Я не юрист, я не знаю, будет ли этот закон выполняться. Я сама могу придумать множество тонких ситуаций, когда этот закон оказывается единственным спасением. Например, вспомним, что Аль Капоне взяли за неуплату налогов — я могу себе представить, что наркодилера возьмут за нахождение на улице после 10 часов. Но сравнивать нашу ситуацию и западную нельзя. У нашего населения другие отношения с милицией. Мне не хочется спекулировать недавней трагедией в супермаркете, но и у нашей милиции другие отношения с населением, как мы видели только что при чудовищных обстоятельствах.
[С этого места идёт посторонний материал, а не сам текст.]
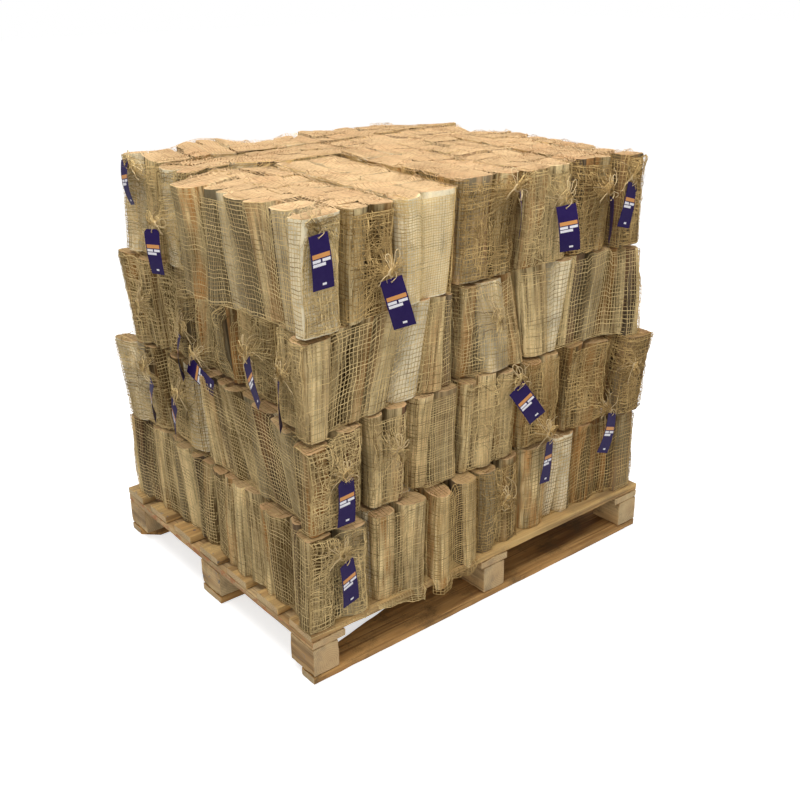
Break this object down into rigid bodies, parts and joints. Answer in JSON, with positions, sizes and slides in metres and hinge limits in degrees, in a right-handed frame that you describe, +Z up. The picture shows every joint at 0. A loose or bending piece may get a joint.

Для того чтобы этот закон имел смысл, люди должны слышать о нем: «Этот закон создан для того, чтобы защищать вас». Как этот закон воспринимается сейчас каждым человеком младше 18? Нам говорят: «С этого момента государство защищает не тебя, оно защищается от тебя. Оно отделяет тебя от себя, потому что ты потенциальный преступник». Я не представляю, какие положительные результаты могут превысить такой отрицательный эффект сообщения. Тема вызывает эмоции у всех, кто в нее вникает, и многие принимают высказывания за обсуждение самого закона. Это обсуждение того, каким языком об этом законе с нами говорят. Как с людьми, которым наиболее циничным образом можно предъявить подмену понятий и которые это схавают. Пока что мы не хаваем, и это очень хорошо.